You're letting your imagination run away with you here, Mike. The facts are that out of 285 cases of hechiceria(withcracft) of the Inquisition Tribunal of Toledo between 1530 and 1815 studied by Estopanan, there is not a single case of being relaxed to the secular arm (which means for burning).
Thanks for the clarification about Spain, Ross. I didn't mean for that particular remark, about burnings, to apply to Spain in particular. It was a general statement about witches. Fortune-telling was associated with witchcraft.
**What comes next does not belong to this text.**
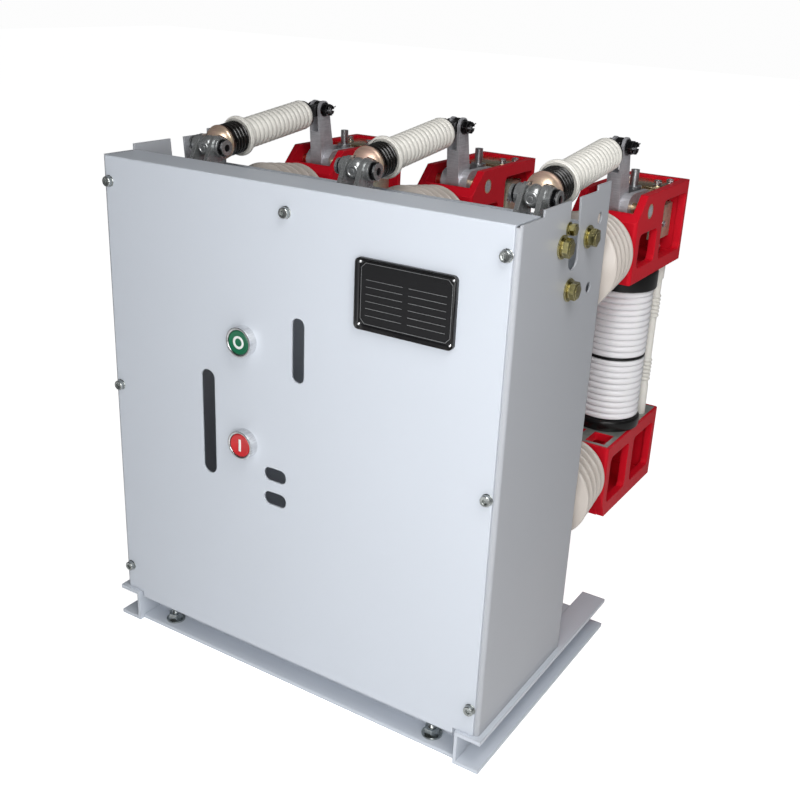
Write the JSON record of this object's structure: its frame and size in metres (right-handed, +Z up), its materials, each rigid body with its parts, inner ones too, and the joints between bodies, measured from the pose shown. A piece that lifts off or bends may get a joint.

It was right in the standard manual for Inquisitors, written by Bernard Gui, who has a chapter on "sorcerers and fortune-tellers". Witches were, sometimes, burned at the stake. It was a possible charge and outcome, a charge applied in Spain, if not, for that offense, the penalty. for which they had bigger fish to fry (pardon the expression. I mean, "relax to the secular arm"--what a phrase!). Still, the threat is enough to frighten people; they knew about the famous cases, like Joan of Arc, who certainly wasn't offered the chance to do penance and go on a pilgrimage.

If the Spanish Inquisition didn't in fact burn people whose only crime was cartomancy, that probably helps account for our knowledge of that trade there: the risk wasn't as great there as in other places (assuming that "Judaizing" was really the crime the lady you mention was burned for, and not just the charge that they wanted to publicize). Even then, wearing a yellow cross on one's garment is pretty bad in a culture that attaches great importance to honor, enough of a deterrent that the practice would be kept quiet.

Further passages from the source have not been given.